Teacher’s tearful selfie video reveals struggles of online teaching amid COVID-19

A Florida teacher’s emotional video is sparking conversation as she described challenges she faces with online instruction amid the COVID-19 pandemic.

Kinder’s story was soon shared by local media outlets and she received messages from fellow educators who revealed their own struggles with remote teaching.

“I think I was at my breaking point,” Kinder told “Good Morning America.” “I’ve never recorded myself upset before. I didn’t think I was going to cry.”

“I feel like I’m failing my students because I can’t be there for them like I could in a classroom,” she added.

Kinder has been teaching for six years. She said she volunteered to teach online, believing she’d excel at it.

However, Kinder quickly learned it was more difficult than anticipated — making sure her class can absorb her lessons through computer screens. She also employs the same, standardized pretests to all her students regardless of their learning model.

“When you speak to the kids [who are learning online], there’s no way to privately talk to them,” she said. “It’s difficult to pull a student in a separate meeting. It puts you on hold with the 30 other kids. In class, I simply walk over. In a classroom, I can see if a student is stuck on No. 2 for a few minutes. I can’t see that online.”

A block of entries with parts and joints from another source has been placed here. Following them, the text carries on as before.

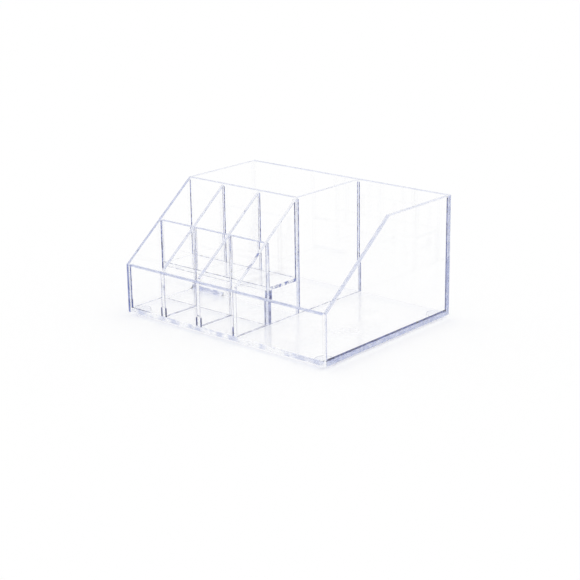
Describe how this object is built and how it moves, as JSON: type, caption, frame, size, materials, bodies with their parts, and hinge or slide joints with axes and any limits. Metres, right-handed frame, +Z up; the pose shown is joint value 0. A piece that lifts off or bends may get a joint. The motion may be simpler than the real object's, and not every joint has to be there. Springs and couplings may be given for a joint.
{
  "type": "clear desktop cosmetics organiser",
  "caption": "Open clear-sheet organiser on low round feet: tiered square cells with sloping dividers at the front left, a long bay behind them and a deep bin at the right.",
  "frame": {"origin": "centre of the footprint, on the surface that the feet stand on", "axes": "+X to the right along the width, +Y from the low front to the high back, +Z up"},
  "size_m": [0.175, 0.13, 0.085],
  "materials": {
    "clear_acrylic": "clear cast acrylic sheet with polished edges",
    "clear_bumper": "clear soft polyurethane bumper"
  },
  "bodies": {
    "root": {"base_plate": "clear_acrylic", "left_side_panel": "clear_acrylic", "right_side_panel": "clear_acrylic", "front_panel": "clear_acrylic", "back_panel": "clear_acrylic", "bin_partition": "clear_acrylic", "rear_cell_wall": "clear_acrylic", "middle_cell_wall": "clear_acrylic", "raised_cell_floor": "clear_acrylic", "left_cell_divider": "clear_acrylic", "right_cell_divider": "clear_acrylic", "foot_front_left": "clear_bumper", "foot_front_right": "clear_bumper", "foot_back_left": "clear_bumper", "foot_back_right": "clear_bumper"}
  },
  "joints": []
}
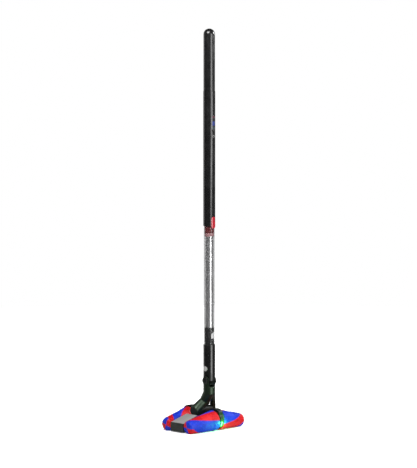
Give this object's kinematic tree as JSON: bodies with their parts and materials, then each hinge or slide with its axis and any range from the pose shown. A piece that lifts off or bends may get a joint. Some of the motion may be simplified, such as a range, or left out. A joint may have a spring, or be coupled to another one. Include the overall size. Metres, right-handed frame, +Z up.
{
  "type": "cordless stick vacuum cleaner",
  "caption": "Slim cordless stick vacuum: slender tube handle with a clear dust bin, folding neck and a low head carrying cone-shaped plush rollers.",
  "frame": {"origin": "on the floor, under the middle of the whole object's box", "axes": "+Z up along the tube; +X along the head's long axis, to the user's right; the user, the display and the red catch are on the -Y side"},
  "size_m": [0.222, 0.1612, 1.16],
  "materials": {
    "black_shell": "satin black moulded plastic",
    "yoke_plastic": "matt greenish black glass-filled plastic",
    "cover_grey": "fine textured light grey plastic",
    "dark_grey": "dark grey moulded plastic",
    "red_blue_pile": "soft plush pile in red and blue spiral stripes",
    "core_plastic": "dark moulded plastic",
    "clear": "clear polycarbonate",
    "shroud_metal": "fine perforated grey metal",
    "red_plastic": "glossy red plastic",
    "wiper_red": "dark red rubber",
    "lip_pink": "pale silicone",
    "button_grey": "light grey plastic",
    "display_glass": "dark glossy window over a small screen",
    "green_light": "clear green light window",
    "steel": "machined steel",
    "brass": "sintered bronze",
    "gear_plastic": "natural acetal",
    "board_green": "circuit board",
    "filter_white": "pleated filter paper",
    "cell_blue": "shrink-wrapped battery cells",
    "felt": "white felt",
    "contact_metal": "dark plated contact pads"
  },
  "bodies": {
    "head": {"spine_shell": "dark_grey", "sole_plate": "dark_grey", "left_top_cover": "cover_grey", "right_top_cover": "cover_grey", "left_end_cap": "dark_grey", "right_end_cap": "dark_grey", "left_drive_case": "black_shell", "right_drive_case": "black_shell", "light_windows": "green_light", "glide_pads": "felt", "pivot_bracket": "black_shell", "suction_elbow": "core_plastic", "pivot_pin": "steel", "rear_motor": "steel", "front_motor": "steel", "head_board": "board_green", "head_screws": "steel"},
    "rear_pinion": {"rear_pinion": "brass"},
    "front_pinion": {"front_pinion": "brass"},
    "rear_idler": {"rear_idler": "gear_plastic"},
    "front_idler": {"front_idler": "gear_plastic"},
    "rear_axle": {"rear_axle": "steel"},
    "front_axle": {"front_axle": "steel"},
    "rear_left_roller": {"rear_left_core": "core_plastic", "rear_left_sleeve": "red_blue_pile", "rear_left_bushes": "brass"},
    "rear_right_roller": {"rear_right_core": "core_plastic", "rear_right_sleeve": "red_blue_pile", "rear_right_bushes": "brass"},
    "front_left_roller": {"front_left_core": "core_plastic", "front_left_sleeve": "red_blue_pile", "front_left_bushes": "brass"},
    "front_right_roller": {"front_right_core": "core_plastic", "front_right_sleeve": "red_blue_pile", "front_right_bushes": "brass"},
    "yoke": {"yoke": "yoke_plastic", "yoke_caps": "black_shell"},
    "neck": {"neck": "black_shell"},
    "wand": {"collar": "black_shell", "collar_duct": "core_plastic", "release_spring": "steel", "bin_tube": "clear", "inlet_chute": "black_shell", "wiper_ring": "wiper_red", "wiper_lip": "lip_pink"},
    "release_button": {"release_button": "button_grey"},
    "inlet_flap": {"inlet_flap": "wiper_red"},
    "handle": {"shroud": "shroud_metal", "handle_shell": "black_shell", "dust_filter": "filter_white", "fan_unit": "steel", "control_board": "board_green", "display": "display_glass", "charge_contacts": "contact_metal"},
    "bin_catch": {"bin_catch": "red_plastic"},
    "power_button": {"power_button": "black_shell"},
    "battery": {"battery_shell": "black_shell", "battery_cells": "cell_blue"}
  },
  "joints": [
    {"name": "rear_left_spin", "type": "hinge", "parent": "head", "child": "rear_left_roller", "pos_m": [-0.007, -0.0507, 0.03045], "axis": [0.9895, -0.0689, 0.127], "continuous": true},
    {"name": "rear_right_spin", "type": "hinge", "parent": "head", "child": "rear_right_roller", "pos_m": [0.007, -0.0507, 0.03045], "axis": [0.9895, 0.0689, -0.127], "continuous": true},
    {"name": "front_left_spin", "type": "hinge", "parent": "head", "child": "front_left_roller", "pos_m": [-0.007, 0.0507, 0.03045], "axis": [0.9895, 0.0689, 0.127], "continuous": true},
    {"name": "front_right_spin", "type": "hinge", "parent": "head", "child": "front_right_roller", "pos_m": [0.007, 0.0507, 0.03045], "axis": [0.9895, -0.0689, -0.127], "continuous": true},
    {"name": "rear_axle_spin", "type": "hinge", "parent": "head", "child": "rear_axle", "pos_m": [0, -0.0507, 0.03045], "axis": [1, 0, 0], "continuous": true},
    {"name": "rear_idler_spin", "type": "hinge", "parent": "head", "child": "rear_idler", "pos_m": [0, -0.0255, 0.03045], "axis": [1, 0, 0], "continuous": true},
    {"name": "rear_pinion_spin", "type": "hinge", "parent": "head", "child": "rear_pinion", "pos_m": [0, -0.0087, 0.03045], "axis": [1, 0, 0], "continuous": true},
    {"name": "front_axle_spin", "type": "hinge", "parent": "head", "child": "front_axle", "pos_m": [0, 0.0507, 0.03045], "axis": [1, 0, 0], "continuous": true},
    {"name": "front_idler_spin", "type": "hinge", "parent": "head", "child": "front_idler", "pos_m": [0, 0.0255, 0.03045], "axis": [1, 0, 0], "continuous": true},
    {"name": "front_pinion_spin", "type": "hinge", "parent": "head", "child": "front_pinion", "pos_m": [0, 0.0087, 0.03045], "axis": [1, 0, 0], "continuous": true},
    {"name": "pitch", "type": "hinge", "parent": "head", "child": "yoke", "pos_m": [0, 0, 0.056], "axis": [1, 0, 0], "range_deg": [0, 38]},
    {"name": "tilt", "type": "hinge", "parent": "yoke", "child": "neck", "pos_m": [0, -0.0245, 0.144], "axis": [1, 0, 0], "range_deg": [0, 50]},
    {"name": "swivel", "type": "hinge", "parent": "neck", "child": "wand", "pos_m": [0, -0.0245, 0.164], "axis": [0, 0, 1], "range_deg": [-80, 80]},
    {"name": "release_press", "type": "slide", "parent": "wand", "child": "release_button", "axis": [1, 0, 0], "range_m": [0, 0.002], "stiffness_N_per_m": 600, "deforming": ["release_spring"]},
    {"name": "flap_hinge", "type": "hinge", "parent": "wand", "child": "inlet_flap", "pos_m": [-0.008, -0.0245, 0.254], "axis": [0, -1, 0], "range_deg": [0, 45]},
    {"name": "bin_slide", "type": "slide", "parent": "wand", "child": "handle", "axis": [0, 0, 1], "range_m": [0, 0.06]},
    {"name": "catch_slide", "type": "slide", "parent": "handle", "child": "bin_catch", "axis": [0, 0, -1], "range_m": [0, 0.008]},
    {"name": "power_press", "type": "slide", "parent": "handle", "child": "power_button", "axis": [0, 1, 0], "range_m": [0, 0.0012], "stiffness_N_per_m": 800},
    {"name": "battery_slide", "type": "slide", "parent": "handle", "child": "battery", "axis": [0, 0, 1], "range_m": [0, 0.04]}
  ],
  "couplings": [
    {"joint": "rear_right_spin", "follows": "rear_left_spin", "ratio": 1},
    {"joint": "rear_axle_spin", "follows": "rear_left_spin", "ratio": 1},
    {"joint": "rear_idler_spin", "follows": "rear_left_spin", "ratio": -1.1},
    {"joint": "rear_pinion_spin", "follows": "rear_left_spin", "ratio": 2.75},
    {"joint": "front_right_spin", "follows": "front_left_spin", "ratio": 1},
    {"joint": "front_axle_spin", "follows": "front_left_spin", "ratio": 1},
    {"joint": "front_idler_spin", "follows": "front_left_spin", "ratio": -1.1},
    {"joint": "front_pinion_spin", "follows": "front_left_spin", "ratio": 2.75}
  ]
}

Kinder’s colleague, Cheryl Lindstrom, told “GMA” she agrees with Kinder’s message.

“My complaint is, secure online testing seems to be an oxymoron,” said Lindstrom, a sixth through ninth grade social studies teacher who teaches online every other day. “I don’t know where they’re taking the test, how many devices are open…my concern is, how valid is the data we’re collecting through an online assessment because it’s not a controlled environment.”

Kinder said her school closed the second week of March and adopted an e-learning model for the remainder of the year, due to COVID-19.

Children returned to in-person learning in the last week of August. Parents who opted for remote learning have to follow the same, daily schedule as in-person learners.

Kinder said she works in a Title 1 school where some of the children come from low income households. Since the pandemic, guidance counselors and social workers have been trying to track down students that have not been seen, or heard from for a month of school.

For students who returned, Kinder said some are excelling in e-learning and some are not. She feels learning online does not equate to the same education many children would receive in class.

“My students, a significant amount of them are failing, and it’s 80 students with an F out of 150. Normally, it’s maybe four, and that’s the largest number of failing students,” Kinder said, adding that this statistic has improved.

In Kinder’s video, she spotlights her frustrations regarding Marion County Public School District’s mandated online standardized testing.

Kinder said the assessments measure where students are academically in the beginning of the school year, and at the end.

“A huge issue the first two weeks of school is there were 187 students at the time and I had to see all of them on Microsoft Teams,” Kinder said, adding that Microsoft Teams wouldn’t allow her to monitor if all students had their cameras on. Now, she’s using Zoom.

Kinder recently spoke before the school board and proposed possible solutions for tech issues teachers and students face. She said a majority of class time is often spent troubleshooting.

Marion County Public Schools said its district is assembling a technology task force to address the issues Kinder, and others have mentioned. The district hopes to provide solutions making “the online learning process more productive and efficient” for teachers, students and families, the district noted.

“We invited Ms. Kinder to be part of this task force when she presented to our school board members last month,” the district told “GMA.” “Additional members include more teachers, parents, students, technology employees and others.”

Kinder said she’s glad positive action is taking place.

“I don’t want my [students’] parents thinking I don’t want to be online teaching,” she said. “I think the kids are excited that I’m fighting for change and more support … I’m [also] fighting for change for teachers across the nation.”

Other changes Kinder would like to see are smaller class sizes, reconsideration on how teachers are evaluated during the pandemic and discounts from large internet companies for students whose families can’t afford decent Wi-Fi, she said.